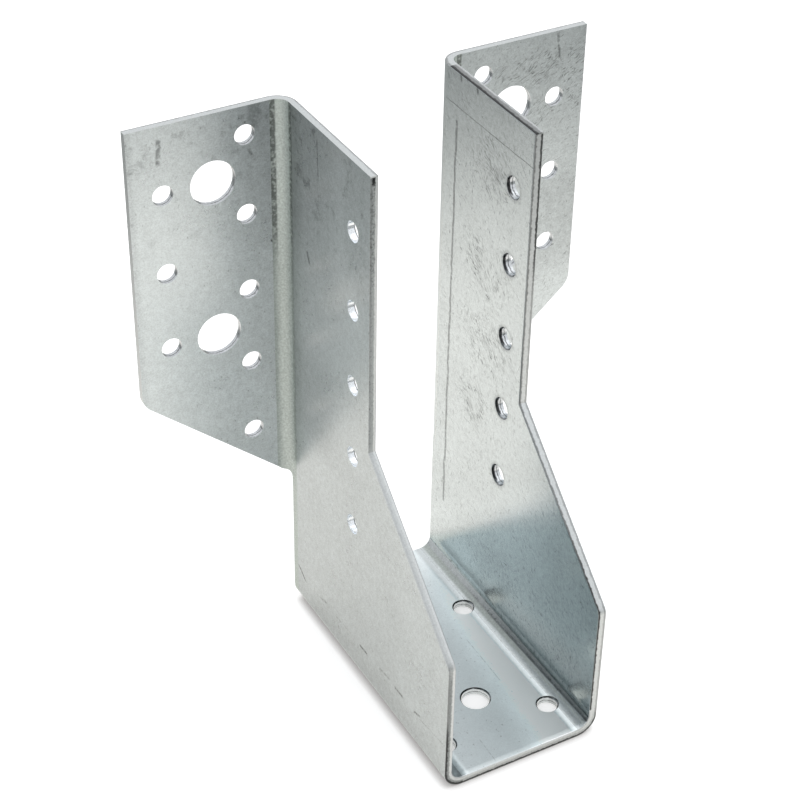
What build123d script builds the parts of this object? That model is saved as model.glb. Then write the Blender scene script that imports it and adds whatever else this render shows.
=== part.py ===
from build123d import *
import os
from math import cos, degrees, hypot, pi, radians, sin, tan

os.makedirs("parts", exist_ok=True)

# Joist hanger folded from one blank of galvanised sheet: a seat, two tapered legs and two
# flanges turned outwards. X runs across the hanger and Y along the joist, which comes from -Y
# to the header. The seat is centred on Y = 0 and its underside is Z = 0. All in millimetres.

# Sheet and folds
sheet = 2.0              # thickness of the sheet
seat_fold = 3.0          # inside radius between the seat and a leg
flange_fold = 3.0        # inside radius between a leg and its flange
rollover = 0.35          # edge drawn in by the punch, on the side that faces the joist

# Seat
joist_width = 38.0       # clear width between the legs
seat_depth = 80.0        # header face to the front edge

# Legs
pocket_height = 142.0    # top of the seat to the top edge
leg_top_depth = 42.0     # header face to the front edge, above the slant
slant_foot = 38.0        # height at which the front edge starts to slant back
slant_head = 73.0        # height at which the slant ends
foot_round = 3.0         # radius of the corner under the slant
head_round = 4.0         # radius of the corner over the slant
back_gap = 3.2           # header face to the legs' lower back edge

# Flanges
flange_width = 37.5      # outside of the leg to the flange's edge
flange_tip = 73.0        # height of the flange's lower corner
flange_slope = 41.0      # slope of the flange's lower edge, in degrees
tip_round = 5.0          # radius of the flange's lower corner
relief_slope = 20.0      # slope of the lower edge across the fold, in degrees
relief_round = 2.0       # radius where the lower edge runs into the leg
fold_fade = 3.5          # height over which the fold fades out below the lower edge

# Holes
nail_hole = 5.0
bolt_hole = 11.0
seat_bolt_hole = 7.0
nail_pitch = 20.0        # height between two nails of a column
inner_nails = 5          # nails in a flange's inner column
outer_nails = 3          # nails in a flange's outer column
leg_nails = 5            # nails in a leg
flange_bolts = 2         # bolts in a flange
top_nail_drop = 7.0      # top edge to the highest nail
column_inset = 9.5       # outside of the leg to the inner column
column_pitch = 20.0      # inner column to outer column
bolt_shift = 8.0         # inner column to the bolts
leg_nail_inset = 7.5     # front edge of the leg to its nails
seat_nails = 2           # nails along each side of the seat
seat_nail_inset = 4.7    # inside of the leg to the seat's nails
seat_nail_front = 11.0   # front edge of the seat to its first nails
seat_nail_pitch = 40.0
seat_bolt_front = 21.0   # front edge of the seat to the middle hole

# Clearances of the cutting and finding steps
cutter_margin = 1.0      # how far a cutter reaches past the sheet
tolerance = 0.001        # how far a face may lie from its nominal plane

# Faces and lines that follow from the sizes above
header = seat_depth / 2
seat_front = header - seat_depth
leg_front = header - leg_top_depth
leg_back = header - back_gap
leg_inside = joist_width / 2
leg_outside = leg_inside + sheet
flange_edge = leg_outside + flange_width
height = sheet + pocket_height
inner_column = leg_outside + column_inset
outer_column = inner_column + column_pitch
bolt_column = inner_column + bolt_shift
inner_row = height - top_nail_drop
outer_row = inner_row - nail_pitch / 2
seat_nail_x = leg_inside - seat_nail_inset
leg_nail_y = leg_front + leg_nail_inset
seat_nail_y = seat_front + seat_nail_front
punch_depth = sheet + cutter_margin

# Places of the holes, flange holes as seen from the header and leg holes as seen from the joist
flange_nails = [(-inner_column, inner_row - nail_pitch * row) for row in range(inner_nails)]
flange_nails += [(-outer_column, outer_row - nail_pitch * row) for row in range(outer_nails)]
flange_bolt_spots = [(-bolt_column, outer_row - 2 * nail_pitch * row) for row in range(flange_bolts)]
leg_nail_spots = [(-leg_nail_y, outer_row - nail_pitch * row) for row in range(leg_nails)]
seat_nail_spots = [(seat_nail_x, seat_nail_y + seat_nail_pitch * row) for row in range(seat_nails)]

# The fold between leg and flange, and the relief corner laid out on the unrolled sheet: the
# lower edge slopes less across the fold than on the flange, and ends in an upright arc
fold_x = leg_outside + flange_fold
fold_y = header - sheet - flange_fold
fold_middle = flange_fold + sheet / 2
slope = radians(flange_slope)
slope_at_fold = flange_tip - (flange_edge - fold_x) * tan(slope)
slope_in_fold = radians(relief_slope)
relief_run = fold_middle * pi / 2 + fold_y - leg_back
relief_corner = slope_at_fold - relief_run * tan(slope_in_fold)
relief_sweep = pi / 2 - slope_in_fold
relief_end = relief_corner - relief_round * tan(relief_sweep / 2)
relief_turn = pi / 2 - relief_run / fold_middle
fade_end = relief_end - fold_fade


# Plane of the header's face, seen from the joist
header_plane = Plane.XZ.offset(-header)


def fold_plane(run: float) -> Plane:
    """Plane square to the sheet, a distance along the fold towards the leg from the flange."""
    turn = pi / 2 - run / fold_middle
    return Plane(
        origin=(fold_x, fold_y, 0),
        x_dir=(-cos(turn), sin(turn), 0),
        z_dir=(sin(turn), cos(turn), 0),
    )


def joist_side(face: Face) -> bool:
    """Tell whether a face belongs to the side of the sheet that joist and header touch."""
    centre = face.center()
    if face.geom_type == GeomType.PLANE:
        normal = face.normal_at()
        on_seat = normal.Z > 0.9 and abs(centre.Z - sheet) < tolerance
        on_leg = normal.X < -0.9 and abs(centre.X - leg_inside) < tolerance
        on_flange = normal.Y > 0.9 and abs(centre.Y - header) < tolerance
        return on_seat or on_leg or on_flange
    if face.geom_type == GeomType.CYLINDER:
        in_seat_fold = centre.X < leg_inside and centre.Z > sheet
        out_of_fold = hypot(centre.X - fold_x, centre.Y - fold_y)
        in_flange_fold = centre.X < fold_x and centre.Y > fold_y and out_of_fold > fold_middle
        return in_seat_fold or in_flange_fold
    at_fade = centre.Y > fold_y and fade_end < centre.Z < relief_end
    return at_fade and centre.X < (leg_inside + leg_outside) / 2


def rim(faces: ShapeList[Face]) -> ShapeList[Edge]:
    """Edges that only one of the faces has, apart from those in the plane of symmetry."""
    edges = [edge for face in faces for edge in face.edges()]
    once = [edge for edge in edges if sum(edge.is_same(other) for other in edges) == 1]
    return ShapeList(edge for edge in once if edge.center().X > tolerance)


with BuildPart() as hanger:
    # Half the seat and one leg in front view, run along the joist
    with BuildSketch(header_plane):
        with BuildLine():
            outside = FilletPolyline(
                (0, 0), (leg_outside, 0), (leg_outside, height), radius=seat_fold + sheet
            )
            inside = FilletPolyline(
                (0, sheet), (leg_inside, sheet), (leg_inside, height), radius=seat_fold
            )
            Line(outside @ 0, inside @ 0)
            Line(outside @ 1, inside @ 1)
        make_face()
    extrude(amount=seat_depth)

    # Outline of the leg from the side
    with BuildSketch(Plane.YZ) as side:
        with BuildLine():
            Polyline(
                (leg_back, 0),
                (seat_front, 0),
                (seat_front, slant_foot),
                (leg_front, slant_head),
                (leg_front, height),
                (fold_y, height),
                (fold_y, fade_end),
                (leg_back, fade_end),
                close=True,
            )
        make_face()
        slant_corners = side.vertices().group_by(Axis.X)
        fillet(slant_corners[0].sort_by(Axis.Y)[-1], radius=foot_round)
        fillet(slant_corners[1].sort_by(Axis.Y)[0], radius=head_round)
    extrude(amount=leg_outside, mode=Mode.INTERSECT)

    # Fold between leg and flange, with the relief corner cut square to the sheet
    with BuildSketch(Plane.XY.offset(relief_end)):
        with BuildLine():
            back = CenterArc((fold_x, fold_y), flange_fold + sheet, 90, 90)
            front = CenterArc((fold_x, fold_y), flange_fold, 90, 90)
            Line(back @ 0, front @ 0)
            Line(back @ 1, front @ 1)
        make_face()
    extrude(amount=height - relief_end)
    relief_steps = [(0, slope_at_fold)]
    for step in range(5):
        angle = relief_sweep * (4 - step) / 4
        relief_steps.append(
            (relief_run - relief_round * (1 - cos(angle)), relief_end + relief_round * sin(angle))
        )
    for run, top in relief_steps:
        with BuildSketch(fold_plane(run)):
            with Locations((fold_middle, (top + relief_end - cutter_margin) / 2)):
                Rectangle(sheet + 2 * cutter_margin, top - relief_end + cutter_margin)
    loft(mode=Mode.SUBTRACT)

    # Strip of the leg behind the fold's line, bent at its top and flat at its foot
    with BuildSketch(Plane.XY.offset(relief_end)):
        with BuildLine():
            bent_back = CenterArc((fold_x, fold_y), flange_fold + sheet, 180, -degrees(relief_turn))
            bent_front = CenterArc((fold_x, fold_y), flange_fold, 180, -degrees(relief_turn))
            Line(bent_back @ 0, bent_front @ 0)
            Line(bent_back @ 1, bent_front @ 1)
        make_face()
    with BuildSketch(Plane.XY.offset(fade_end)):
        with Locations(((leg_inside + leg_outside) / 2, (fold_y + leg_back) / 2)):
            Rectangle(sheet, leg_back - fold_y)
    loft(ruled=True)

    # Flange
    with BuildSketch(header_plane) as flange:
        with BuildLine():
            Polyline(
                (fold_x, slope_at_fold),
                (flange_edge, flange_tip),
                (flange_edge, height),
                (fold_x, height),
                close=True,
            )
        make_face()
        fillet(flange.vertices().group_by(Axis.X)[-1].sort_by(Axis.Y)[0], radius=tip_round)
    extrude(amount=sheet)

    # Edges drawn in by the punch
    fillet(rim(hanger.faces().filter_by(joist_side)), radius=rollover)

    # Nail and bolt holes of the flange, punched from the header's side
    with Locations(Plane(origin=(0, header, 0), x_dir=(-1, 0, 0), z_dir=(0, 1, 0))):
        with Locations(*flange_nails):
            CounterSinkHole(nail_hole / 2, nail_hole / 2 + rollover, punch_depth, 90)
        with Locations(*flange_bolt_spots):
            CounterSinkHole(bolt_hole / 2, bolt_hole / 2 + rollover, punch_depth, 90)

    # Nail holes of the leg, punched from the joist's side
    with Locations(Plane(origin=(leg_inside, 0, 0), x_dir=(0, -1, 0), z_dir=(-1, 0, 0))):
        with Locations(*leg_nail_spots):
            CounterSinkHole(nail_hole / 2, nail_hole / 2 + rollover, punch_depth, 90)

    # Nail holes of the seat, both halves, and the hole in the middle of the seat
    with Locations(Plane.XY.offset(sheet)):
        with Locations(*seat_nail_spots):
            CounterSinkHole(nail_hole / 2, nail_hole / 2 + rollover, punch_depth, 90)
    mirror(about=Plane.YZ)
    with Locations((0, seat_front + seat_bolt_front, sheet)):
        CounterSinkHole(seat_bolt_hole / 2, seat_bolt_hole / 2 + rollover, punch_depth, 90)

hanger.part.label = "joist_hanger"
export_step(hanger.part, "parts/joist_hanger.step")
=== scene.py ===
import logging
import math
from dataclasses import dataclass, field
from enum import Enum
from typing import Any, Optional, Union

import bpy
from mathutils import Matrix, Vector

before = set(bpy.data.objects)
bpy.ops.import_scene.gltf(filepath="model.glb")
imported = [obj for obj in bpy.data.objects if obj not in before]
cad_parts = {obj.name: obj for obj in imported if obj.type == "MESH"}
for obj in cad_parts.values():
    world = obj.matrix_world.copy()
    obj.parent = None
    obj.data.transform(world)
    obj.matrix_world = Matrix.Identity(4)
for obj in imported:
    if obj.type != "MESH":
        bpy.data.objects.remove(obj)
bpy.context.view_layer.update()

LOG = logging.getLogger("joist_hanger")
TO_MILLIMETRES = 1000.0
Value = Union["Wire", float]
Plug = Union[str, int]
Pair = tuple[float, float]
Colour = tuple[float, float, float, float]
WHITE: Colour = (1.0, 1.0, 1.0, 1.0)


@dataclass(eq=False)
class Wire:
    """One output of a shader node, with the sums that are done on it."""

    graph: "Graph"
    socket: bpy.types.NodeSocket

    def math(self, operation: str, *others: Value, clamp: bool = False) -> "Wire":
        """Add a Math node whose first value is this wire."""
        return self.graph.math(operation, self, *others, clamp=clamp)

    def __add__(self, other: Value) -> "Wire":
        """Add."""
        return self.math("ADD", other)

    def __radd__(self, other: float) -> "Wire":
        """Add, with the number first."""
        return self.math("ADD", other)

    def __sub__(self, other: Value) -> "Wire":
        """Subtract."""
        return self.math("SUBTRACT", other)

    def __rsub__(self, other: float) -> "Wire":
        """Subtract this from a number."""
        return self.graph.math("SUBTRACT", other, self)

    def __mul__(self, other: Value) -> "Wire":
        """Multiply."""
        return self.math("MULTIPLY", other)

    def __rmul__(self, other: float) -> "Wire":
        """Multiply, with the number first."""
        return self.math("MULTIPLY", other)

    def __neg__(self) -> "Wire":
        """Change the sign."""
        return self.math("MULTIPLY", -1.0)

    def __abs__(self) -> "Wire":
        """Drop the sign."""
        return self.math("ABSOLUTE")

    def __gt__(self, other: Value) -> "Wire":
        """Give 1 where this is greater, else 0."""
        return self.math("GREATER_THAN", other)

    def __lt__(self, other: Value) -> "Wire":
        """Give 1 where this is less, else 0."""
        return self.math("LESS_THAN", other)

    def between(self, low: float, high: float) -> "Wire":
        """Give 1 between two numbers, else 0."""
        return (self > low) * (self < high)

    def max(self, other: Value) -> "Wire":
        """Take the greater of two values."""
        return self.math("MAXIMUM", other)

    def min(self, other: Value) -> "Wire":
        """Take the lesser of two values."""
        return self.math("MINIMUM", other)

    def ramp(self, low: float, high: float) -> "Wire":
        """Rise smoothly from 0 at one value to 1 at another, which may be the lower one.

        Args:
            low: The value that gives 0.
            high: The value that gives 1.

        Returns:
            A mask from 0 to 1.
        """
        settings = {"interpolation_type": "SMOOTHSTEP"}
        values = {"Value": self, "From Min": low, "From Max": high}
        return self.graph.node("ShaderNodeMapRange", settings, values)

    def spread(self, low: float, high: float) -> "Wire":
        """Stretch 0 to 1 over a wider or narrower range of values.

        Args:
            low: The result for 0.
            high: The result for 1.

        Returns:
            The stretched value.
        """
        return self * (high - low) + low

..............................

Copy every line above that includes the string "model".

» **Exercise output**:
What build123d script builds the parts of this object? That model is saved as model.glb. Then write the Blender scene script that imports it and adds whatever else this render shows.
bpy.ops.import_scene.gltf(filepath="model.glb")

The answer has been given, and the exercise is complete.